I'm a frequent listener, first-time caller sort. I've done a fair amount of lurking and posted occasionally (very, though I make up for that with my verbosity ), but having belatedly just finished reading this entire thread, I thought I'd attempt an introduction.

I'm going to be 28 end of this month. I have a BFA in Industrial Design, and I design exhibits all day (auto show, museum, convention, etc). I'm an army brat, was born in Germany, but don’t remember much, except the Munich Zoo. I've been interested in aquatic environments since I was very little and my grandparents had a 1 acre pond, so I spent at least one weekend a month up to my hips in pond scum. I grew up watching my dad set up a fish tank in any of 23 different rented houses we lived in every few years, only to have everything in it die soon after, but I loved watching and helping with it. 

My first tank was a 15 gallon guppy tank containing all manner of critters caught in my grandparents' pond-- baby turtles, crawfish, dragonfly nymphs, etc. The only plant besides algae in it was sold to me as cabomba, but was probably hornwort, come to think of it. I think I had that tank set up about a year and half before we moved, and I gave about 200 guppies away after starting with five. Guess the turtles & crawfish didn’t make much of a dent. I adopted a Wal-Mart pictus cat from a dorm neighbor in college, put him in a vacant coffee carafe, and named him Maxwell (House), but didn't have a real tank ‘til graduating, and moving out west (I grew up in Ohio, went to college in Michigan), and getting married to my fiance of five years, Jean-Paul.

My 38 tall has been set-up for about 2 and a half years now, and it’s in a limbo between being planted with what was on sale/survived, and what I researched & planned for aesthetic reasons (about 75/25). My future plans include a fish room with a 100+gallon amazon tank (soon as we move to the next house, some day, so I can really dial it in), and a dreamt-of variety of biotopes.

I’d like to thank Robert for making these forums available, and for responding positively to their users’ input. Especially thank you for El Natural, Biotopes, and Planted Discus Tank forums! And thanks to all who have responded (or will) to my doofy questions.

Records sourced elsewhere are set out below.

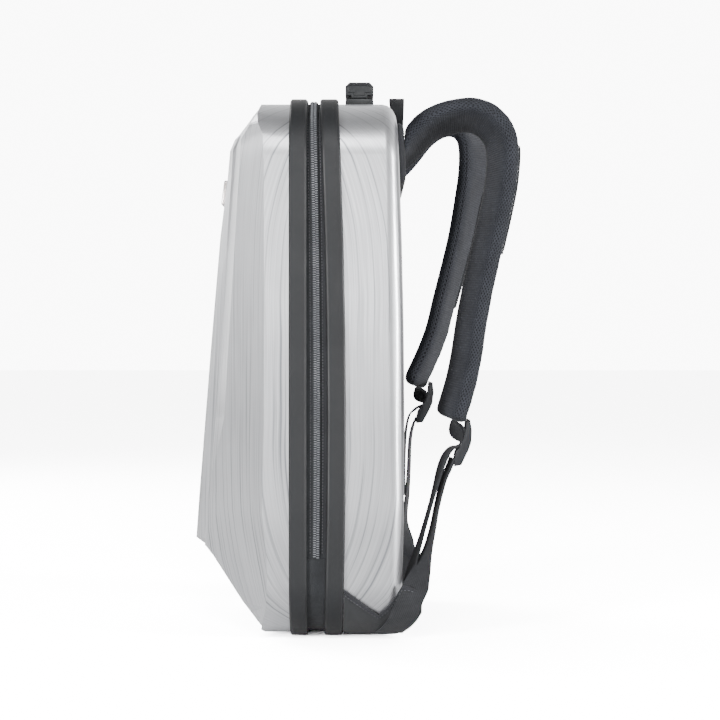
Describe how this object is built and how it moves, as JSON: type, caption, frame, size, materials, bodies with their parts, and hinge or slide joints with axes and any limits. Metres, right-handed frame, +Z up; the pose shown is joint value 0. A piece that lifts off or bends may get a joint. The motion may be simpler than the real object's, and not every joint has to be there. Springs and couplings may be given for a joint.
{
  "type": "hard shell backpack",
  "caption": "Hard shell backpack with a faceted silver front, bumper rings beside a zip, a top handle, mesh shoulder pads, buckled webbing and cloth corner wings.",
  "frame": {"origin": "middle of the front bumper's flat foot, on the floor", "axes": "+Z up, +Y from the faceted front towards the shoulder straps, +X towards the wearer's right"},
  "size_m": [0.3134, 0.2929, 0.4884],
  "materials": {
    "shell": "silver film with fine vertical brush lines, satin gloss",
    "bumper": "moulded, dark grey, softly rounded",
    "tape": "plain weave zip tape",
    "coil": "nylon coil",
    "plate": "polished, bare",
    "slider": "dark metal, satin",
    "grip": "moulded, dark grey",
    "mesh": "padded spacer mesh",
    "webbing": "ribbed webbing",
    "lock": "moulded acetal, light gloss",
    "wing": "coated cloth with a bound edge"
  },
  "bodies": {
    "root": {"front_shell": "shell", "front_bumper": "bumper", "front_badge": "plate", "rear_shell": "shell", "rear_bumper": "bumper", "back_panel": "mesh", "strap_yoke": "webbing", "hang_loop": "webbing", "handle_mount_right": "grip", "handle_mount_left": "grip", "handle_grip": "grip", "zip_tape_front": "tape", "zip_tape_rear": "tape", "zip_coil": "coil", "hinge_strip": "tape", "zip_slider_upper": "slider", "zip_slider_lower": "slider", "strap_pad_right": "mesh", "strap_strip_right": "webbing", "web_link_right": "webbing", "ladder_lock_right": "lock", "web_load_right": "webbing", "web_tail_right": "webbing", "strap_wing_right": "wing", "strap_pad_left": "mesh", "strap_strip_left": "webbing", "web_link_left": "webbing", "ladder_lock_left": "lock", "web_load_left": "webbing", "web_tail_left": "webbing", "strap_wing_left": "wing"}
  },
  "joints": []
}
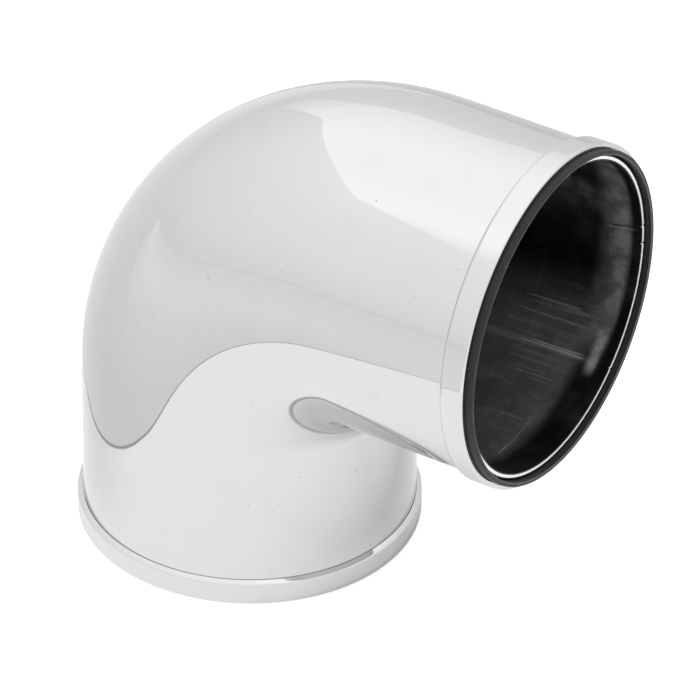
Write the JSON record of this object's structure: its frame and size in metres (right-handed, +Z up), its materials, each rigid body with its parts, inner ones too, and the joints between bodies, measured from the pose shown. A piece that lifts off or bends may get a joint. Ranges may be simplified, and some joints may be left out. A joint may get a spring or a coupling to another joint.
{
  "type": "cowl vent",
  "caption": "Chromed right-angle cowl vent of one bore, with banded ends and a rubber mouth seal, swivelling on a deck ring.",
  "frame": {"origin": "on the deck plane, below the middle of the bounding box", "axes": "+X out of the mouth, +Z up along the neck's axis, and the XZ plane is the plane of symmetry"},
  "size_m": [0.1642, 0.1074, 0.1637],
  "materials": {
    "chrome": "polished plating",
    "black_paint": "worn satin black, bare at the cut edge",
    "rubber": "moulded, satin",
    "steel": "turned, satin",
    "nylon": "turned nylon"
  },
  "bodies": {
    "deck_base": {"deck_ring": "steel", "deck_gasket": "rubber", "thrust_washer": "nylon", "neck_o_ring": "rubber", "retaining_ring": "steel"},
    "cowl": {"cowl_shell": "chrome", "neck_band": "chrome", "mouth_band": "chrome", "mouth_seal": "rubber", "mouth_sleeve": "black_paint", "neck_bush": "nylon"}
  },
  "joints": [
    {"name": "cowl_swivel", "type": "hinge", "parent": "deck_base", "child": "cowl", "pos_m": [-0.02835, 0, 0], "axis": [0, 0, 1], "continuous": true}
  ]
}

By the way, I actually cut about half of what I wrote after seeing how much space it finally took up. Captain Run-On strikes again!


----------



## sarahbobarah

Hi everyone! My name is Sarah and I'm a Fishaholic.

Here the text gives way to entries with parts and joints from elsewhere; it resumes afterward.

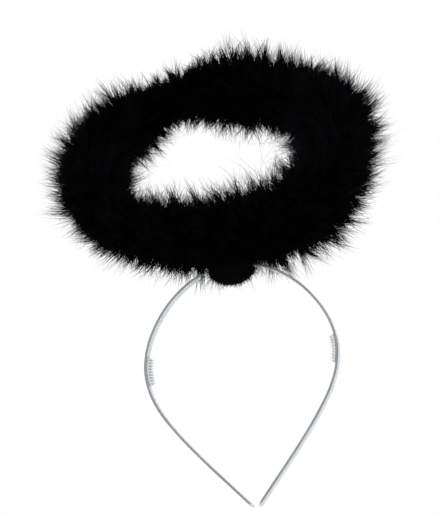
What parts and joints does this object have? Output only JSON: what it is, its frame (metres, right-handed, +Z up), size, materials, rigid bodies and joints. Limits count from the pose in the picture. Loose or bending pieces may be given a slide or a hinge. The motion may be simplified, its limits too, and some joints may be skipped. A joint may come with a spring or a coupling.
{
  "type": "halo headband",
  "caption": "Fluffy black ring of down leaning back on a wire stem above a clear springy teardrop headband with small grip combs; worn on the crown.",
  "frame": {"origin": "middle of the strap's inner face at the crown, where the headband sits on a head", "axes": "+Z up from the head through the crown, +X to the wearer's left, +Y to the back of the head"},
  "size_m": [0.2228, 0.1479, 0.329],
  "materials": {
    "clear_plastic": "clear, smooth, with darker edges",
    "comb_plastic": "clear, slightly milky",
    "steel_wire": "plain drawn wire, hidden in the down",
    "black_down": "deep black marabou down, matt, wispy at its edge",
    "black_cloth": "matt black wrap"
  },
  "bodies": {
    "root": {"headband": "clear_plastic", "comb_left": "comb_plastic", "comb_right": "comb_plastic", "halo_wire": "steel_wire", "halo_down": "black_down", "binding": "black_cloth"}
  },
  "joints": []
}
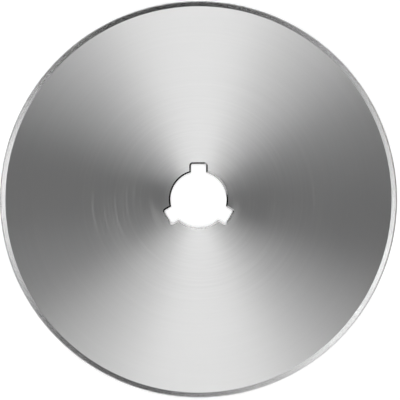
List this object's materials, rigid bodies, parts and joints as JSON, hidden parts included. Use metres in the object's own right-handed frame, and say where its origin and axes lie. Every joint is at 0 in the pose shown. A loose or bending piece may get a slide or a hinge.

I guess for me it started when I was a kid. I grew up on my grandparent's farm surrounded by animals. When I moved to the U.S, there wasn't much room for pets so I started keeping a goldfish I won at the fair, which mys sister adopted when I moved to college (she named it Ducky for some reason) In college, I started a 10 gallon tank with some two angels and three guppies and an oldschool UG filter. Good ole days. 
That tank moved up and down the coast with me from UCSB to the Bay Area several times while going to college. Finally had to leave it (with some geriatric fish and several generations of guppies later) at the house I stayed in Senior year. 
Didn't have a tank for about 3 years, but then got a job at a pet store. And you know how those things go. Now I've got a zoo and 11 fish tanks, but just recently started experimenting with planted tanks.

Then I found this forum, and so far it's been pretty cool. Learning a lot of things, trying some things out. Coming from a science background, a lot of things seem counterintuitive, but hey, that's nature.

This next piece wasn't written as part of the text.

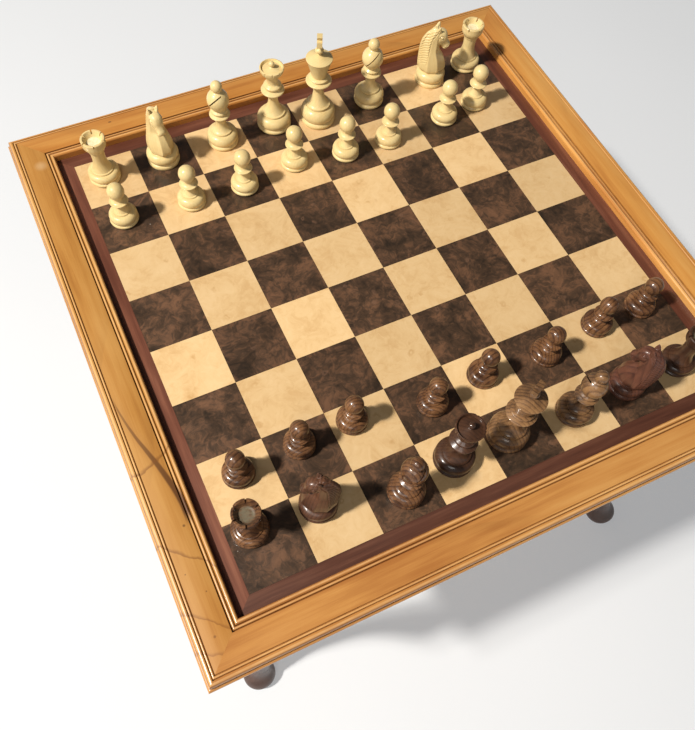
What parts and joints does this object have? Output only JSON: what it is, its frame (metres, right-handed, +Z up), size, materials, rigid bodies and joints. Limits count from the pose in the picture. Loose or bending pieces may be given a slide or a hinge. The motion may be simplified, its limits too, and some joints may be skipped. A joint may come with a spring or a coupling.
{
  "type": "chess set with board",
  "caption": "Square chess table on cabriole legs, with an inlaid burl veneer field in a moulded frame and turned wooden chessmen that lift off.",
  "frame": {"origin": "on the floor, under the middle of the table", "axes": "+X to the right along the near edge (the dark men stand there), +Y away from that edge, +Z up"},
  "size_m": [0.5614, 0.5614, 0.4701],
  "materials": {
    "boxwood": "satin wax on boxwood",
    "rosewood": "glossy lacquer on dark rosewood or walnut",
    "frame_cherry": "satin lacquer on honey coloured wood",
    "border_mahogany": "satin lacquer on red brown veneer",
    "maple_burl": "satin lacquer on light burl veneer",
    "walnut_burl": "satin lacquer on dark burl veneer",
    "core_board": "raw fibre board",
    "backing": "plain backing veneer",
    "beech": "raw beech",
    "leg_stain": "dark brown stain under satin lacquer",
    "glide_nylon": "worn nylon",
    "zinc_steel": "zinc plated"
  },
  "bodies": {
    "table": {"apron_far": "leg_stain", "apron_left": "leg_stain", "apron_near": "leg_stain", "apron_right": "leg_stain", "apron_screws": "zinc_steel", "backing_veneer": "backing", "border_strip_far": "border_mahogany", "border_strip_left": "border_mahogany", "border_strip_near": "border_mahogany", "border_strip_right": "border_mahogany", "corner_plates": "zinc_steel", "dark_squares": "walnut_burl", "frame_rail_far": "frame_cherry", "frame_rail_left": "frame_cherry", "frame_rail_near": "frame_cherry", "frame_rail_right": "frame_cherry", "hanger_bolts": "zinc_steel", "hanger_nuts": "zinc_steel", "hanger_washers": "zinc_steel", "leg_far_left": "leg_stain", "leg_far_right": "leg_stain", "leg_glides": "glide_nylon", "leg_near_left": "leg_stain", "leg_near_right": "leg_stain", "light_squares": "maple_burl", "mitre_keys": "beech", "panel_core": "core_board", "plate_screws": "zinc_steel"},
    "dark_bishop_c_body": {"dark_bishop_c": "rosewood"},
    "dark_bishop_f_body": {"dark_bishop_f": "rosewood"},
    "dark_king_e_body": {"dark_king_e": "rosewood"},
    "dark_knight_b_body": {"dark_knight_b": "rosewood"},
    "dark_knight_g_body": {"dark_knight_g": "rosewood"},
    "dark_pawn_a_body": {"dark_pawn_a": "rosewood"},
    "dark_pawn_b_body": {"dark_pawn_b": "rosewood"},
    "dark_pawn_c_body": {"dark_pawn_c": "rosewood"},
    "dark_pawn_d_body": {"dark_pawn_d": "rosewood"},
    "dark_pawn_e_body": {"dark_pawn_e": "rosewood"},
    "dark_pawn_f_body": {"dark_pawn_f": "rosewood"},
    "dark_pawn_g_body": {"dark_pawn_g": "rosewood"},
    "dark_pawn_h_body": {"dark_pawn_h": "rosewood"},
    "dark_queen_d_body": {"dark_queen_d": "rosewood"},
    "dark_rook_a_body": {"dark_rook_a": "rosewood"},
    "dark_rook_h_body": {"dark_rook_h": "rosewood"},
    "light_bishop_c_body": {"light_bishop_c": "boxwood"},
    "light_bishop_f_body": {"light_bishop_f": "boxwood"},
    "light_king_e_body": {"light_king_e": "boxwood"},
    "light_knight_b_body": {"light_knight_b": "boxwood"},
    "light_knight_g_body": {"light_knight_g": "boxwood"},
    "light_pawn_a_body": {"light_pawn_a": "boxwood"},
    "light_pawn_b_body": {"light_pawn_b": "boxwood"},
    "light_pawn_c_body": {"light_pawn_c": "boxwood"},
    "light_pawn_d_body": {"light_pawn_d": "boxwood"},
    "light_pawn_e_body": {"light_pawn_e": "boxwood"},
    "light_pawn_f_body": {"light_pawn_f": "boxwood"},
    "light_pawn_g_body": {"light_pawn_g": "boxwood"},
    "light_pawn_h_body": {"light_pawn_h": "boxwood"},
    "light_queen_d_body": {"light_queen_d": "boxwood"},
    "light_rook_a_body": {"light_rook_a": "boxwood"},
    "light_rook_h_body": {"light_rook_h": "boxwood"}
  },
  "joints": [
    {"name": "dark_bishop_c_lift", "type": "slide", "parent": "table", "child": "dark_bishop_c_body", "axis": [0, 0, 1], "range_m": [0, 0.1]},
    {"name": "dark_bishop_f_lift", "type": "slide", "parent": "table", "child": "dark_bishop_f_body", "axis": [0, 0, 1], "range_m": [0, 0.1]},
    {"name": "dark_king_e_lift", "type": "slide", "parent": "table", "child": "dark_king_e_body", "axis": [0, 0, 1], "range_m": [0, 0.1]},
    {"name": "dark_knight_b_lift", "type": "slide", "parent": "table", "child": "dark_knight_b_body", "axis": [0, 0, 1], "range_m": [0, 0.1]},
    {"name": "dark_knight_g_lift", "type": "slide", "parent": "table", "child": "dark_knight_g_body", "axis": [0, 0, 1], "range_m": [0, 0.1]},
    {"name": "dark_pawn_a_lift", "type": "slide", "parent": "table", "child": "dark_pawn_a_body", "axis": [0, 0, 1], "range_m": [0, 0.1]},
    {"name": "dark_pawn_b_lift", "type": "slide", "parent": "table", "child": "dark_pawn_b_body", "axis": [0, 0, 1], "range_m": [0, 0.1]},
    {"name": "dark_pawn_c_lift", "type": "slide", "parent": "table", "child": "dark_pawn_c_body", "axis": [0, 0, 1], "range_m": [0, 0.1]},
    {"name": "dark_pawn_d_lift", "type": "slide", "parent": "table", "child": "dark_pawn_d_body", "axis": [0, 0, 1], "range_m": [0, 0.1]},
    {"name": "dark_pawn_e_lift", "type": "slide", "parent": "table", "child": "dark_pawn_e_body", "axis": [0, 0, 1], "range_m": [0, 0.1]},
    {"name": "dark_pawn_f_lift", "type": "slide", "parent": "table", "child": "dark_pawn_f_body", "axis": [0, 0, 1], "range_m": [0, 0.1]},
    {"name": "dark_pawn_g_lift", "type": "slide", "parent": "table", "child": "dark_pawn_g_body", "axis": [0, 0, 1], "range_m": [0, 0.1]},
    {"name": "dark_pawn_h_lift", "type": "slide", "parent": "table", "child": "dark_pawn_h_body", "axis": [0, 0, 1], "range_m": [0, 0.1]},
    {"name": "dark_queen_d_lift", "type": "slide", "parent": "table", "child": "dark_queen_d_body", "axis": [0, 0, 1], "range_m": [0, 0.1]},
    {"name": "dark_rook_a_lift", "type": "slide", "parent": "table", "child": "dark_rook_a_body", "axis": [0, 0, 1], "range_m": [0, 0.1]},
    {"name": "dark_rook_h_lift", "type": "slide", "parent": "table", "child": "dark_rook_h_body", "axis": [0, 0, 1], "range_m": [0, 0.1]},
    {"name": "light_bishop_c_lift", "type": "slide", "parent": "table", "child": "light_bishop_c_body", "axis": [0, 0, 1], "range_m": [0, 0.1]},
    {"name": "light_bishop_f_lift", "type": "slide", "parent": "table", "child": "light_bishop_f_body", "axis": [0, 0, 1], "range_m": [0, 0.1]},
    {"name": "light_king_e_lift", "type": "slide", "parent": "table", "child": "light_king_e_body", "axis": [0, 0, 1], "range_m": [0, 0.1]},
    {"name": "light_knight_b_lift", "type": "slide", "parent": "table", "child": "light_knight_b_body", "axis": [0, 0, 1], "range_m": [0, 0.1]},
    {"name": "light_knight_g_lift", "type": "slide", "parent": "table", "child": "light_knight_g_body", "axis": [0, 0, 1], "range_m": [0, 0.1]},
    {"name": "light_pawn_a_lift", "type": "slide", "parent": "table", "child": "light_pawn_a_body", "axis": [0, 0, 1], "range_m": [0, 0.1]},
    {"name": "light_pawn_b_lift", "type": "slide", "parent": "table", "child": "light_pawn_b_body", "axis": [0, 0, 1], "range_m": [0, 0.1]},
    {"name": "light_pawn_c_lift", "type": "slide", "parent": "table", "child": "light_pawn_c_body", "axis": [0, 0, 1], "range_m": [0, 0.1]},
    {"name": "light_pawn_d_lift", "type": "slide", "parent": "table", "child": "light_pawn_d_body", "axis": [0, 0, 1], "range_m": [0, 0.1]},
    {"name": "light_pawn_e_lift", "type": "slide", "parent": "table", "child": "light_pawn_e_body", "axis": [0, 0, 1], "range_m": [0, 0.1]},
    {"name": "light_pawn_f_lift", "type": "slide", "parent": "table", "child": "light_pawn_f_body", "axis": [0, 0, 1], "range_m": [0, 0.1]},
    {"name": "light_pawn_g_lift", "type": "slide", "parent": "table", "child": "light_pawn_g_body", "axis": [0, 0, 1], "range_m": [0, 0.1]},
    {"name": "light_pawn_h_lift", "type": "slide", "parent": "table", "child": "light_pawn_h_body", "axis": [0, 0, 1], "range_m": [0, 0.1]},
    {"name": "light_queen_d_lift", "type": "slide", "parent": "table", "child": "light_queen_d_body", "axis": [0, 0, 1], "range_m": [0, 0.1]},
    {"name": "light_rook_a_lift", "type": "slide", "parent": "table", "child": "light_rook_a_body", "axis": [0, 0, 1], "range_m": [0, 0.1]},
    {"name": "light_rook_h_lift", "type": "slide", "parent": "table", "child": "light_rook_h_body", "axis": [0, 0, 1], "range_m": [0, 0.1]}
  ]
}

Right now, I'm just stuffing my tanks full of plants. I get a lot of them for free, so I'm having trouble fitting them all in









Hope to see you around!

Sarah bo barah


----------



## Robert Hudson

Sarah, glad to have you here! Where in the bay area are you? I used to live in San Jose.


----------



## Phillyfishclub

My Name is Schuyler (Mr. Sky- trust me it's easier) I am a 28.99 years old. I am the founder and president of the Northeast Philadelphia Aquarium Society here in philly. I started out with 1 aquarium with fake plants. Got some live plants at an auction once and never bought another fake plant again. 
I am always looking to meet people in the hobby. Right now I am working on my first book on how to start an aquarium society and will soon be employeed in a local pet shop.

O.K. I am done rambling on.


----------



## sarahbobarah

Hey Robert








I'm on the cusp of Sunnyvale and Mountain View.

Lovely weather all year long.

Sarah

P.S. Welcome Mr. Sky!


----------



## Phillyfishclub

Thank you.
I used to live in oregon too.
In Springfield, actually. Only a couple seconds from the Gateway mall.


----------



## imported_russell

nice to meet you chris, sarah and sky. i think that if you hang around, you will learn lots, but you will probably end up teaching us a lot in exchange







i hope to be seeing you around.


----------



## Phillyfishclub

Nice to meet you too!


----------



## imported_chrismisc

Thanks everyone, & nice to meet you!


----------



## phishluvr

Hello all! I'm 33, and live in Boulder Colorado. It's absolutely gorgeous this time of year and it's about the time of year that I always want to add an outdoor pond. My husband of 11 years is still getting use to my 75g, so it will be some time. We have two girls, 6 and 10 who share my love of aquariums. My oldest just set up a 6g eclipse tank with a betta, two African dwarf frogs, three neons and a large anubia trained on a piece of African root. We're both kinda of proud of it.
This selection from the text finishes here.